PROBLEM ->
Every line from the one with "front_shell();" to the one with "if empty is", including those two, is to be copied exactly; all other lines of the entries below are left out.
═══ RECORD SET
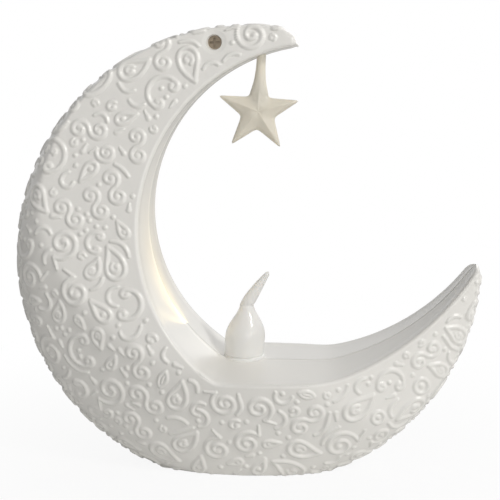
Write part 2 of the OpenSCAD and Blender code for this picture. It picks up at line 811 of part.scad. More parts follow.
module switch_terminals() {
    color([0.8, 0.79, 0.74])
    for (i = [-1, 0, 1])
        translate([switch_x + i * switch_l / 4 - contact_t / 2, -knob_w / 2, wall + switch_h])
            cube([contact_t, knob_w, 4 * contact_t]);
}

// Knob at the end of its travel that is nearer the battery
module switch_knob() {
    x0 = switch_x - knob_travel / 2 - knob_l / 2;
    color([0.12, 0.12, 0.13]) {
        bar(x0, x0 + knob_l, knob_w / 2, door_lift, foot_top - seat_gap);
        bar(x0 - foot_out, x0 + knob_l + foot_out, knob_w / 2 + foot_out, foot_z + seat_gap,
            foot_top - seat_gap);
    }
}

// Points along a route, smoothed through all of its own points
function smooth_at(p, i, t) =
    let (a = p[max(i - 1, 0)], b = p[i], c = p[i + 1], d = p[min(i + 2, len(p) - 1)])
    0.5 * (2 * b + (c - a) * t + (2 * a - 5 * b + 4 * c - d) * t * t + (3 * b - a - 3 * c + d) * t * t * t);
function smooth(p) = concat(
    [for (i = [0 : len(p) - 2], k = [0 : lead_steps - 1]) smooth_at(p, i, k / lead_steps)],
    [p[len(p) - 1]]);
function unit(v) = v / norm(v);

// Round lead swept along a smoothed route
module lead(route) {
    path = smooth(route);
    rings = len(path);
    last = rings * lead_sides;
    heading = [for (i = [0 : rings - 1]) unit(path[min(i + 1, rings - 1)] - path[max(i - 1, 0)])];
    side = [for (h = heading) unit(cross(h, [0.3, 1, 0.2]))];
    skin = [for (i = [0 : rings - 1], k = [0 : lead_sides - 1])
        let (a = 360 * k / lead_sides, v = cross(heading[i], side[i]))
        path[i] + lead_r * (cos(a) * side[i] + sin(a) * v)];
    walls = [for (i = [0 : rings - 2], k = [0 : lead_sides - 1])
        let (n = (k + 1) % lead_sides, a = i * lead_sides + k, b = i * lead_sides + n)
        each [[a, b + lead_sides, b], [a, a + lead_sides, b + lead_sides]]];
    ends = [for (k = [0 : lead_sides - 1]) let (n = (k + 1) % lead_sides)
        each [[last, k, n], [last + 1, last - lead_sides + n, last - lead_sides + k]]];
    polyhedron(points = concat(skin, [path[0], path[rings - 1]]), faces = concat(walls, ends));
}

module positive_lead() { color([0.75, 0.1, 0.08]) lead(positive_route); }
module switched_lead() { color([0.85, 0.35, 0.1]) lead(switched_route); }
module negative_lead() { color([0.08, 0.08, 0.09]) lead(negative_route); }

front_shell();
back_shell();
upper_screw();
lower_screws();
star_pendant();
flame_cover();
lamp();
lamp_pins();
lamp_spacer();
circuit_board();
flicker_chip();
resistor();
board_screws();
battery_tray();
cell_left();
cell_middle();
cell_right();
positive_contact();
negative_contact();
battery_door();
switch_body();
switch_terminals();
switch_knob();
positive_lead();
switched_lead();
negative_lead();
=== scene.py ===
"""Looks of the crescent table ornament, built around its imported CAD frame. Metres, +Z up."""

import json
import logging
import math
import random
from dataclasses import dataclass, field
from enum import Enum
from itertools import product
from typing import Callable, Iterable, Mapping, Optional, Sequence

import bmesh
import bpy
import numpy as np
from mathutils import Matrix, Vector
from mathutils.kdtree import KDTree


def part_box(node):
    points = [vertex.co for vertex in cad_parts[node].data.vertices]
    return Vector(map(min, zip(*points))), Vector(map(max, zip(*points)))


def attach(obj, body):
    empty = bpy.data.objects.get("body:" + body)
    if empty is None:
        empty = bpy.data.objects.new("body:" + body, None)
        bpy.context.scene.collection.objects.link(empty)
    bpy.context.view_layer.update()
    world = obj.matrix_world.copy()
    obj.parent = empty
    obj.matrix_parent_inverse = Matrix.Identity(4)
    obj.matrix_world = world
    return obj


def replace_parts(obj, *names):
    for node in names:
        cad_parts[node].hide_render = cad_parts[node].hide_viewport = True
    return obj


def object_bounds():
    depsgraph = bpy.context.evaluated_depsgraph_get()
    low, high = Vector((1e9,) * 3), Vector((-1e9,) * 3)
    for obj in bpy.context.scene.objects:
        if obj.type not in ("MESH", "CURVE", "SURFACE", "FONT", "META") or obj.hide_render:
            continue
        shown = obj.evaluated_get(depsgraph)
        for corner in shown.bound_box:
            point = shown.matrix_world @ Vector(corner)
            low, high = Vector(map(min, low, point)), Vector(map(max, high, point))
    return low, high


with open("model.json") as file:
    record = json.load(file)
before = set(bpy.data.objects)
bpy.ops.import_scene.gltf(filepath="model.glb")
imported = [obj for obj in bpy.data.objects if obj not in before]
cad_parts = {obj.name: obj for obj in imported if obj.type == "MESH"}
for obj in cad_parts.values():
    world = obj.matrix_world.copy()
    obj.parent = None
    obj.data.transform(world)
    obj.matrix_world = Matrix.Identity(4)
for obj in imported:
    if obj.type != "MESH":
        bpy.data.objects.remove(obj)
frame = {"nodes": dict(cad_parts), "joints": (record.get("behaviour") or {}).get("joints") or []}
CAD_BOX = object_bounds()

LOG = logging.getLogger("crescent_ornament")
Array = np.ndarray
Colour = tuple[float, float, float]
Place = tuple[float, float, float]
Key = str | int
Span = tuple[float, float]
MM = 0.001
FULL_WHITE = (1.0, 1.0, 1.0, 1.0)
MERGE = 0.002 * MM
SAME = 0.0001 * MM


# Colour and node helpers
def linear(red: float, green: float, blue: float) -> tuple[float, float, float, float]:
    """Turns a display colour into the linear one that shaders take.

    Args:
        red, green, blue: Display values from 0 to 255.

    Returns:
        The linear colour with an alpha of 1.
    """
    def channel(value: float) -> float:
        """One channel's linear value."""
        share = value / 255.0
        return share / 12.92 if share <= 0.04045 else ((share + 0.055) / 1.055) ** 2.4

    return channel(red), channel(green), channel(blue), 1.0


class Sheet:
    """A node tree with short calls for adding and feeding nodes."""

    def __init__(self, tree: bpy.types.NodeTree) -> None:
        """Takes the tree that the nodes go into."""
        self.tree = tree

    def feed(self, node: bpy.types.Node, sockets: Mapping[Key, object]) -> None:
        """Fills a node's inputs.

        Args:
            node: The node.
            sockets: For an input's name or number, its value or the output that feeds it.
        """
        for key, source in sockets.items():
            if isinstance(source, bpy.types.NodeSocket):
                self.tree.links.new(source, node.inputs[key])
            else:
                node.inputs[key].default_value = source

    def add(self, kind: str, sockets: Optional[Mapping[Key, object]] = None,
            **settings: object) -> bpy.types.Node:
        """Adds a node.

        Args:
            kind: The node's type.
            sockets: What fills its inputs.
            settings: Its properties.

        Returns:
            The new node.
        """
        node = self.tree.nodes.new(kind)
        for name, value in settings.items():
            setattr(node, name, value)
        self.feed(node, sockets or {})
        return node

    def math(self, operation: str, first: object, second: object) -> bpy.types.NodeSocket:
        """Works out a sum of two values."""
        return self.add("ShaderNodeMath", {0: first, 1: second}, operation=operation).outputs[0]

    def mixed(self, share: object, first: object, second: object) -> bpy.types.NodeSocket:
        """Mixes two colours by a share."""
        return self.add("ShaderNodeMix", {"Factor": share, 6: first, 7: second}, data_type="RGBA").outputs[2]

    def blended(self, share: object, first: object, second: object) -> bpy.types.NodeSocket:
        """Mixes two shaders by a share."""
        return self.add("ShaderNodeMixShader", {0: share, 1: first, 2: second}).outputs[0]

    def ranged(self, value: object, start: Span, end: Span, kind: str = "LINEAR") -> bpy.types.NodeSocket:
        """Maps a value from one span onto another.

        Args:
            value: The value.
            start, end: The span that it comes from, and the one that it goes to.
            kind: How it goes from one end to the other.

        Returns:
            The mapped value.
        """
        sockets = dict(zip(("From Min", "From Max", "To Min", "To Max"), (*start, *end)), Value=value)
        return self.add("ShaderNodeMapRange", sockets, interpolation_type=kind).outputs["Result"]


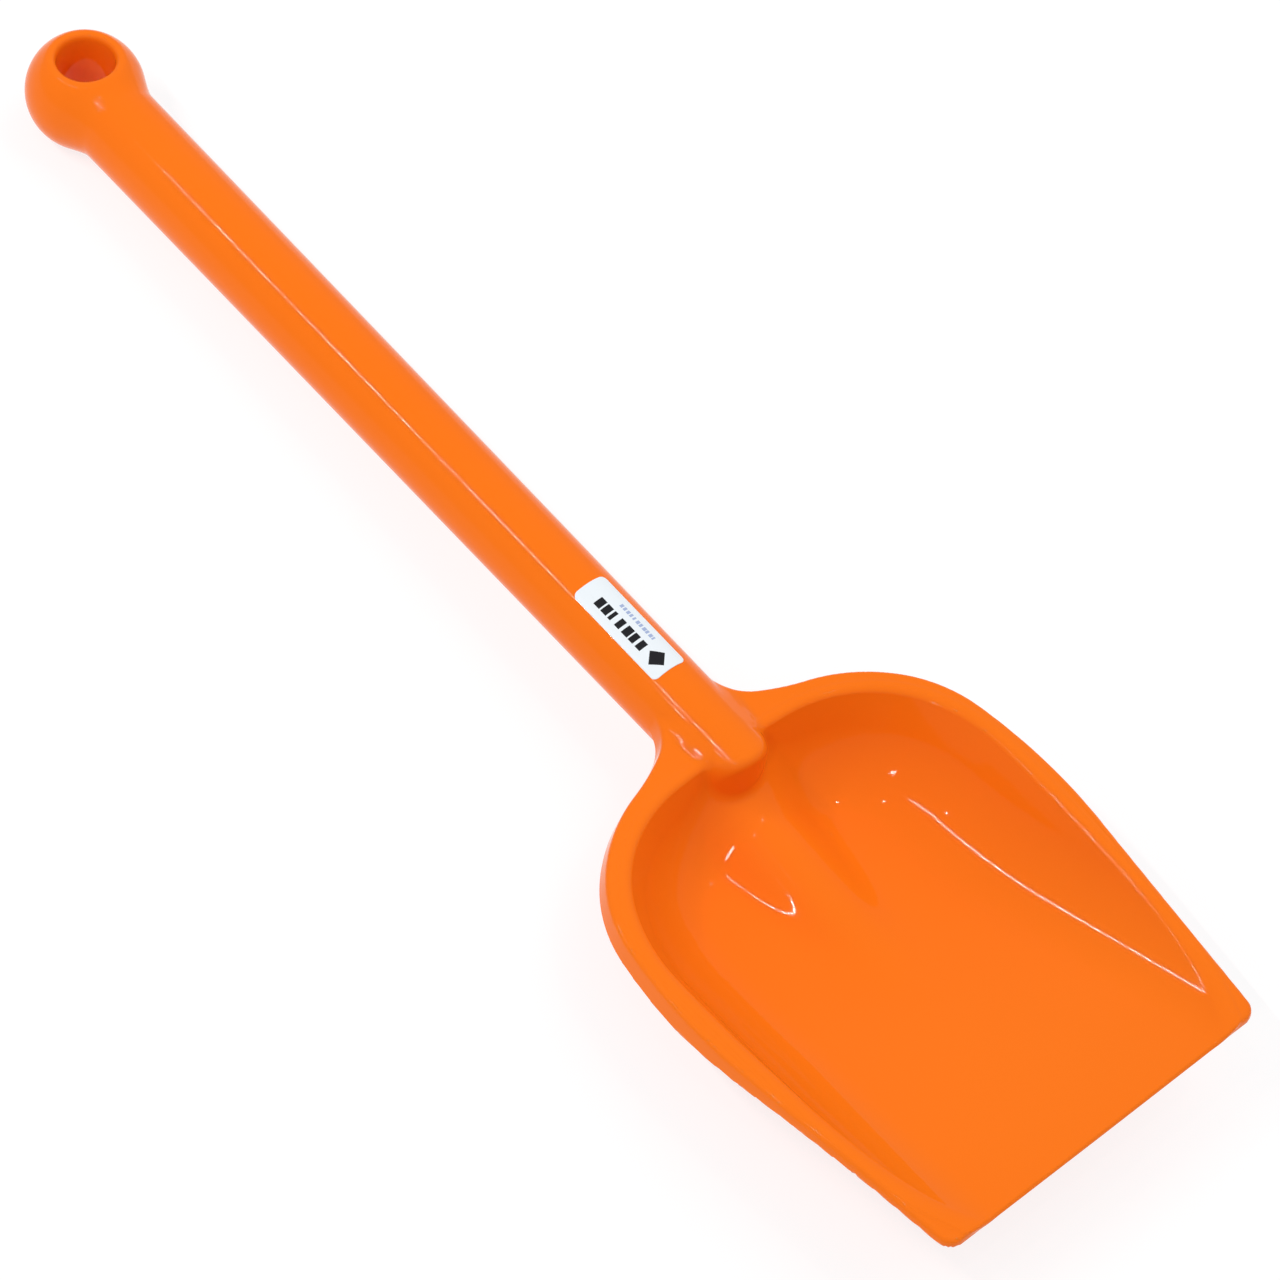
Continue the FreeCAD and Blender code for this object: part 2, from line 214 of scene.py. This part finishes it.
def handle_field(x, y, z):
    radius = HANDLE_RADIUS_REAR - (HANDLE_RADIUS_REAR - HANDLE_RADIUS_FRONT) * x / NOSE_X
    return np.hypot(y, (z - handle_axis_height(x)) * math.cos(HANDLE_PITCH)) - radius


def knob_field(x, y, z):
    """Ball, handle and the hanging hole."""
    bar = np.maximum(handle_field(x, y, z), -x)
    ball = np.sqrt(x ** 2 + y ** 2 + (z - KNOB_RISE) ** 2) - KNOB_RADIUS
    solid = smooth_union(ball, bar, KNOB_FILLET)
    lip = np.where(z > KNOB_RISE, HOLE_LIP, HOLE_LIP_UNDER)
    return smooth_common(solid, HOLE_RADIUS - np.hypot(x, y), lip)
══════
EXERCISE RESPONSE ->
front_shell();
back_shell();
upper_screw();
lower_screws();
star_pendant();
flame_cover();
lamp();
lamp_pins();
lamp_spacer();
circuit_board();
flicker_chip();
resistor();
board_screws();
battery_tray();
cell_left();
cell_middle();
cell_right();
positive_contact();
negative_contact();
battery_door();
switch_body();
switch_terminals();
switch_knob();
positive_lead();
switched_lead();
negative_lead();
=== scene.py ===
"""Looks of the crescent table ornament, built around its imported CAD frame. Metres, +Z up."""

import json
import logging
import math
import random
from dataclasses import dataclass, field
from enum import Enum
from itertools import product
from typing import Callable, Iterable, Mapping, Optional, Sequence

import bmesh
import bpy
import numpy as np
from mathutils import Matrix, Vector
from mathutils.kdtree import KDTree


def part_box(node):
    points = [vertex.co for vertex in cad_parts[node].data.vertices]
    return Vector(map(min, zip(*points))), Vector(map(max, zip(*points)))


def attach(obj, body):
    empty = bpy.data.objects.get("body:" + body)
    if empty is None:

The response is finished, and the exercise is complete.